A Survey on Speech Deepfake Detection

Authors: Menglu Li, Yasaman Ahmadiadli, Xiao-Ping Zhang

Published: 2024-04-22 06:52:12+00:00

AI Summary

This survey paper analyzes over 200 research papers on speech deepfake detection published up to March 2024. It provides a comprehensive review of the detection pipeline, including model architectures, optimization techniques, datasets, and evaluation metrics, identifying current state-of-the-art and suggesting future research directions.

Abstract

The availability of smart devices leads to an exponential increase in multimedia content. However, advancements in deep learning have also enabled the creation of highly sophisticated Deepfake content, including speech Deepfakes, which pose a serious threat by generating realistic voices and spreading misinformation. To combat this, numerous challenges have been organized to advance speech Deepfake detection techniques. In this survey, we systematically analyze more than 200 papers published up to March 2024. We provide a comprehensive review of each component in the detection pipeline, including model architectures, optimization techniques, generalizability, evaluation metrics, performance comparisons, available datasets, and open source availability. For each aspect, we assess recent progress and discuss ongoing challenges. In addition, we explore emerging topics such as partial Deepfake detection, cross-dataset evaluation, and defences against adversarial attacks, while suggesting promising research directions.
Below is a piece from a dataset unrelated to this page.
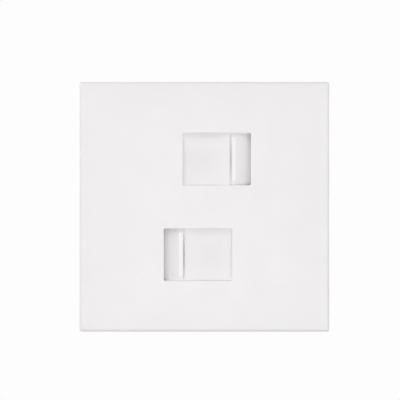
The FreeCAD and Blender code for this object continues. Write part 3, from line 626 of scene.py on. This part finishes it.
def springGrid(node, side, sizes):
    # A helix carried along x: the angle grows evenly, and x follows the running sum of the pitch, which
    # falls to a closed coil at each end. Round each point lies a circle in the plane of the outward line
    # and its normal.
    low, high = [np.array(corner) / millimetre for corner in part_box(node)]
    middle, wire = (low + high) / 2, sizes["wire"]
    radius = (high[2] - low[2]) / 2 - wire / 2
    steps = int(sizes["turns"] * sizes["stepsPerTurn"])
    turn = np.linspace(0, sizes["turns"], steps + 1)
    ends = sizes["closedTurns"]
    openness = smoothStep(0, ends, turn) * smoothStep(0, ends, sizes["turns"] - turn)
    pitch = sizes["closedPitch"] + (1 - sizes["closedPitch"]) * openness
    run = np.concatenate([[0], np.cumsum((pitch[1:] + pitch[:-1]) / 2)])
    length = high[0] - low[0] - wire
    x = -length / 2 + length * run / run[-1]
    angle = 2 * np.pi * turn
    line = np.stack([x, radius * np.cos(angle), radius * np.sin(angle)], -1)
    outward = np.stack([0 * x, np.cos(angle), np.sin(angle)], -1)
    along = np.gradient(line, axis=0)
    along /= np.linalg.norm(along, axis=1, keepdims=True)
    sideways = np.cross(along, outward)
    spin = np.linspace(0, 2 * np.pi, sizes["wireSides"], endpoint=False)
    grid = line[:, None] + wire / 2 * (np.cos(spin)[None, :, None] * outward[:, None]
                                       + np.sin(spin)[None, :, None] * sideways[:, None])
    return middle + grid * np.array([side, 1, side])


for side, nodeName, joint in ((1, "upper_shutter_spring", "upper_shutter_slide"),
                              (-1, "lower_shutter_spring", "lower_shutter_slide")):
    coil = makePiece(nodeName.replace("_shutter_spring", "ReturnSpring"),
                     [(closedAlong(springGrid(nodeName, side, springSizes)), True)],
                     springWire, nodeName, "base", springSizes["sharpAngle"])
    low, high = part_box(nodeName)
    travel = next(abs(found["range_m"][1]) for found in frame["joints"] if found["name"] == joint)
    1 - travel / (high.x - low.x)
    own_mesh(coil)
print("stage: the springs are wound")

screwSizes = {
    "pitch": 0.6, "threadDepth": 0.36, "crest": 0.12, "outer": 1.75, "threadFade": 0.8, "pointLength": 1.2,
    "neckRadius": 1.5, "neckEnd": 0.0, "rowsPerTurn": 8, "columns": 40,
    "headRadius": 3.5, "headUnder": 2.5, "headRise": 2.4, "headEase": 0.2, "shoulder": 0.9,
    "shoulderSteps": 6, "headSides": 96, "headRings": 36,
    "driveSpan": 4.0, "driveWing": 0.9, "driveDepth": 1.6, "driveLean": 0.3, "leftDrive": 0.35,
    "rightDrive": 0.9, "sharpAngle": 50,
}


def threadGrid(centre, high, sizes):
    # Radius of the shank at each angle and depth: a wave that climbs one pitch a turn, with flat crests,
    # fading in after the neck and cut by a cone at the point.
    start = sizes["neckEnd"]
    depth = np.linspace(start, high, int((high - start) / sizes["pitch"] * sizes["rowsPerTurn"]))
    angle = np.linspace(0, 2 * np.pi, sizes["columns"], endpoint=False)
    y, a = np.meshgrid(depth, angle, indexing="ij")
    phase = np.mod(y / sizes["pitch"] - a / (2 * np.pi), 1)
    wave = np.clip((1 - 2 * np.abs(phase - 0.5)) / (1 - sizes["crest"]), 0, 1)
    outer = sizes["outer"]
    core = outer - sizes["threadDepth"]
    grown = smoothStep(start, start + sizes["threadFade"], y)
    radius = (1 - grown) * sizes["neckRadius"] + grown * (core + sizes["threadDepth"] * wave)
    radius = np.minimum(radius, outer - np.clip(y - high + sizes["pointLength"], 0, None) / 2)
    return np.stack([centre[0] + radius * np.cos(a), y, centre[1] + radius * np.sin(a)], -1)


def headGrid(centre, sizes, drive):
    # The head from its middle outwards: the top sinks inside two crossed wings, by their inside distance
    # over the walls' lean, up to the full depth; then a rounded shoulder, the side, and back in to the
    # neck.
    angle = np.linspace(0, 2 * np.pi, sizes["headSides"], endpoint=False)
    flat = sizes["headRadius"] - sizes["shoulder"]
    under, ease = sizes["headUnder"], sizes["headEase"]
    top = under + sizes["headRise"]
    away = np.linspace(0, flat, sizes["headRings"])
    r, a = np.meshgrid(away, angle, indexing="ij")
    x, z = r * np.cos(a - drive), r * np.sin(a - drive)
    wings = [np.maximum(np.abs(p) - sizes["driveSpan"] / 2, np.abs(q) - sizes["driveWing"] / 2)
             for p, q in ((x, z), (z, x))]
    inside = -np.minimum(*wings)
    sunk = sizes["driveDepth"] * np.clip(inside / sizes["driveLean"], 0, 1)
    face = np.stack([centre[0] + r * np.cos(a), -(top - sunk), centre[1] + r * np.sin(a)], -1)
    shoulder = [(flat + sizes["shoulder"] * sine, -(top - sizes["shoulder"] * (1 - cosine)))
                for sine, cosine in quarter(sizes["shoulderSteps"])[1:]]
    rest = shoulder + [(sizes["headRadius"], -under - ease), (sizes["headRadius"] - ease, -under),
                       (sizes["neckRadius"], -under), (sizes["neckRadius"], sizes["neckEnd"])]
    return np.concatenate([face, turned(rest, sizes["headSides"], centre)])


for nodeName, drive in (("left_fixing_screw", "leftDrive"), ("right_fixing_screw", "rightDrive")):
    low, high = [np.array(corner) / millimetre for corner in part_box(nodeName)]
    centre = ((low[0] + high[0]) / 2, (low[2] + high[2]) / 2)
    shank = threadGrid(centre, high[1], screwSizes)
    head = headGrid(centre, screwSizes, screwSizes[drive])
    makePiece(nodeName.replace("_fixing_screw", "FixingScrew"),
              [(closedAlong(shank), True), (closedAlong(head), True)],
              zincSteel, nodeName, "base", screwSizes["sharpAngle"])
print("stage: the screws are cut")

stageSizes = {"floorDrop": 0.15, "floorRadius": 0.45, "floorSides": 64, "floorRings": 6,
              "fadeFrom": 0.2, "fadeTo": 0.44, "fadeLeast": 0.6,
              "floorPaint": (244, 244, 244), "backdrop": (253, 253, 253), "ambient": 0.249}


def seenDirectly(graph):
    # 1 for what the camera sees directly or in gloss and glass.
    path = graph.node("ShaderNodeLightPath", {}, {}).socket.node
    direct, gloss, glass = [Signal(graph, path.outputs[f"Is {kind} Ray"])
                            for kind in ("Camera", "Glossy", "Transmission")]
    return direct + gloss + glass


world = bpy.data.worlds.new("paleStudio")
bpy.context.scene.world = world
world.use_nodes = True
graph = Graph(world.node_tree)
shown = seenDirectly(graph)
ambient = graph.node("ShaderNodeBackground", {}, {"Color": (1, 1, 1, 1), "Strength": stageSizes["ambient"]})
backdrop = graph.node("ShaderNodeBackground", {}, {"Color": tone(*stageSizes["backdrop"]), "Strength": 1.0})
mixed = graph.node("ShaderNodeMixShader", {}, {0: shown, 1: ambient, 2: backdrop})
graph.node("ShaderNodeOutputWorld", {}, {"Surface": mixed})

floorFinish, graph = newFinish("paleFloorPaint")
shown = seenDirectly(graph)
paint = graph.node("ShaderNodeBsdfDiffuse", {}, {"Color": tone(*stageSizes["floorPaint"])})
glow = graph.node("ShaderNodeEmission", {}, {"Color": tone(*stageSizes["backdrop"]), "Strength": 1.0})
place = graph.node("ShaderNodeTexCoord", {}, {}, "Object")
away = graph.node("ShaderNodeVectorMath", {"operation": "LENGTH"}, {0: place}, "Value")
edgeFade = graph.node("ShaderNodeMapRange", {"interpolation_type": "SMOOTHSTEP"},
                      {"Value": away, "From Min": stageSizes["fadeFrom"], "From Max": stageSizes["fadeTo"],
                       "To Min": stageSizes["fadeLeast"], "To Max": 1.0})
mixed = graph.node("ShaderNodeMixShader", {}, {0: shown * edgeFade, 1: paint, 2: glow})
graph.node("ShaderNodeOutputMaterial", {}, {"Surface": mixed})

# The floor is a round sheet below the plate: circles at even steps out from its middle.
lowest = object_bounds()[0].z
rings, sides = stageSizes["floorRings"], stageSizes["floorSides"]
ring = np.linspace(0, 2 * np.pi, sides, endpoint=False)
spokes = np.linspace(0, stageSizes["floorRadius"], rings)
floorGrid = np.stack([spokes[:, None] * np.cos(ring), spokes[:, None] * np.sin(ring),
                      np.full((rings, sides), lowest - stageSizes["floorDrop"])], -1)
mesh = bpy.data.meshes.new("paleFloor")
mesh.from_pydata(floorGrid.reshape(-1, 3).tolist(), [], carriedGrid(rings, sides, True).tolist())
mesh.materials.append(floorFinish)
floor = bpy.data.objects.new("paleFloor", mesh)
bpy.context.scene.collection.objects.link(floor)
floor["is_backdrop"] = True

lamps = {
    "frontSoftbox": {"turn": 0, "rise": -4, "distance": 1.3, "size": 0.5, "power": 4.47},
    "highSoftbox": {"turn": -35, "rise": 45, "distance": 1.3, "size": 0.5, "power": 3.755},
    "rightSoftbox": {"turn": 30, "rise": -4, "distance": 1.3, "size": 0.5, "power": 2.02},
    "upperLeftLamp": {"turn": -60, "rise": 40, "distance": 0.3, "size": 0.115, "power": 0.0816},
    "leftRim": {"turn": -80, "rise": 0, "distance": 1.3, "size": 0.5, "power": 2.64},
    "rightLamp": {"turn": 80, "rise": 30, "distance": 0.3, "size": 0.115, "power": 0.0887},
    "rightRim": {"turn": 60, "rise": 18, "distance": 1.3, "size": 0.5, "power": 1.19},
    "rearSoftbox": {"turn": -157, "rise": 23, "distance": 1.4, "size": 0.9, "power": 7.0},
    "rearFill": {"turn": 145, "rise": -1, "distance": 1.2, "size": 0.8, "power": 2.5},
}
# Each lamp stands at its distance from the middle, turned from the front to the right and raised, in
# degrees, and faces the middle.
for name, lamp in lamps.items():
    light = bpy.data.lights.new(name, "AREA")
    light.shape, light.size, light.energy = "SQUARE", lamp["size"], lamp["power"]
    holder = bpy.data.objects.new(name, light)
    holder.visible_camera = False
    bpy.context.scene.collection.objects.link(holder)
    turn, rise = math.radians(lamp["turn"]), math.radians(lamp["rise"])
    away = Vector((math.sin(turn) * math.cos(rise), -math.cos(turn) * math.cos(rise), math.sin(rise)))
    holder.location = away * lamp["distance"]
    holder.rotation_euler = (-away).to_track_quat("-Z", "Y").to_euler()

view = {"lens": 200.0, "sensor": 36.0, "frameWidth": 0.1376, "across": -0.00153, "up": 0.00236,
        "nearest": 0.01, "farthest": 10}
# The camera looks straight at the front. Its distance is the frame's width times the lens over the
# sensor, so the frame has that width at the plate's front face.
camera = bpy.data.cameras.new("frontCamera")
camera.type, camera.lens, camera.sensor_width = "PERSP", view["lens"], view["sensor"]
cameraHolder = bpy.data.objects.new("frontCamera", camera)
bpy.context.scene.collection.objects.link(cameraHolder)
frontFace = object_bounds()[0].y
distance = view["frameWidth"] * view["lens"] / view["sensor"]
cameraHolder.location = (view["across"], frontFace - distance, view["up"])
cameraHolder.rotation_euler = (math.pi / 2, 0, 0)
camera.clip_start, camera.clip_end = view["nearest"], view["farthest"]
bpy.context.scene.camera = cameraHolder
bpy.context.scene.view_settings.view_transform = "Standard"
print("stage: floor, lamps and camera stand")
This survey not only identifies the current state of the art to establish strong baselines for future experiments but also offers clear guidance for researchers aiming to enhance speech Deepfake detection systems.


Key findings
The survey highlights the shift towards deep embedding representations, especially from pre-trained self-supervised learning models, for improved performance and cross-dataset generalization. Optimization techniques like noise addition and codec augmentation are shown to be effective for robustness. The integration of ASV with deepfake detection is also discussed, with simple ensemble methods currently outperforming fully integrated systems.
Approach
The paper is a survey, not proposing a novel method itself. It systematically reviews existing literature on speech deepfake detection, covering various aspects of the detection pipeline, from feature extraction and model architectures to training optimization and evaluation metrics.
Datasets
ASVspoof2015, FoR-original, ASVspoof2019-LA, ASVspoof2021-LA, ASVspoof2021-DF, FMFCC-A, WaveFake, ADD2022-LF, In-the-Wild (ITW), Latin-American Voice Anti-spoofing, TIMIT-TTS, DeepVoice, Multi-Language Audio Anti-spoofing (MLAAD), CodecFake, Codecfake, Chinese Fake Audio Detection (CFAD), PartialSpoof, Half-Truth (HAD), ADD2022-PF, Psynd, ADD2023-PF, VoxCeleb2
Model(s)
Various deep learning models including CNNs (LCNN, ResNet, Res2Net, DenseNet), RNNs (LSTM, GRU, Bi-LSTM), GNNs (GCN, GAT), Transformers, TDNN (ECAPA-TDNN), and other architectures (Siamese networks, Autoencoders). Traditional machine learning classifiers like SVM, GMM, and Random Forest are also mentioned.
Author countries
Canada, China